The plantar fascia is a tissue at the bottom of the foot that connects the heel to the fore-foot and supports the arch. Plantar fasciitis is an inflammation of this tissue.

Causes & Symptoms

Plantar fasciitis typically develops without any specific cause and develops slowly over time. Risk factors include tight calf muscles, obesity, high foot arch, repetitive impact activity, and new or increased activity level.

Heel spurs are not necessarily a cause of pain. One out of 10 people has heel spurs, but only 1 out of 20 people with heel spurs has foot pain. Since the spur is not the cause of plantar fasciitis, the pain can be treated without removing the spur.

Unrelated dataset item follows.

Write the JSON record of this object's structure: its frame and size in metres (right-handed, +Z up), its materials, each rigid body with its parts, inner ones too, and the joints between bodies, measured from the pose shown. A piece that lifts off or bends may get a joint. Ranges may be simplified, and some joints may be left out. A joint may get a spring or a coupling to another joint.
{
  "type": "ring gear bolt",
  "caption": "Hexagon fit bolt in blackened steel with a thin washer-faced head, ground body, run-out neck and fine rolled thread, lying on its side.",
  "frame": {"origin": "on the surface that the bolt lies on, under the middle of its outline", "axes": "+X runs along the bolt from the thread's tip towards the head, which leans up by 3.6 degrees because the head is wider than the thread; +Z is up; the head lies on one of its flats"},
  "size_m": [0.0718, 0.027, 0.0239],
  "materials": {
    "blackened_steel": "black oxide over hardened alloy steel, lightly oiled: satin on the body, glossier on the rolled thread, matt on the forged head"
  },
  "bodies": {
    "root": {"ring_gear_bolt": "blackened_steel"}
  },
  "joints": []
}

Symptoms of plantar fasciitis include most notably pain with the first few steps in the morning, pain on the bottom of the foot near the heel, and pain after but not during exercise.

Evaluation & Treatment

Evaluation includes a detailed medical history and physical examination. X-rays may be done to rule out other conditions.

Initial treatment includes rest, ice, anti-inflammatory medications, and stretching of the calf and plantar fascia. Occasionally soft heel pads, night splints, extracorporeal shockwave therapy, and rarely corticosteroid injections may be suggested. Greater 90% of patients with plantar fasciitis will improve within 10 months of this treatment.

Surgery should only be considered after 12 months of aggressive nonsurgical treatment. If surgical treatment is recommended it can be done through a small incision as an outpatient procedure. As surgery for plantar fasciitis can result in chronic pain and dissatisfaction, it should only be considered after exhaustive nonsurgical treatment.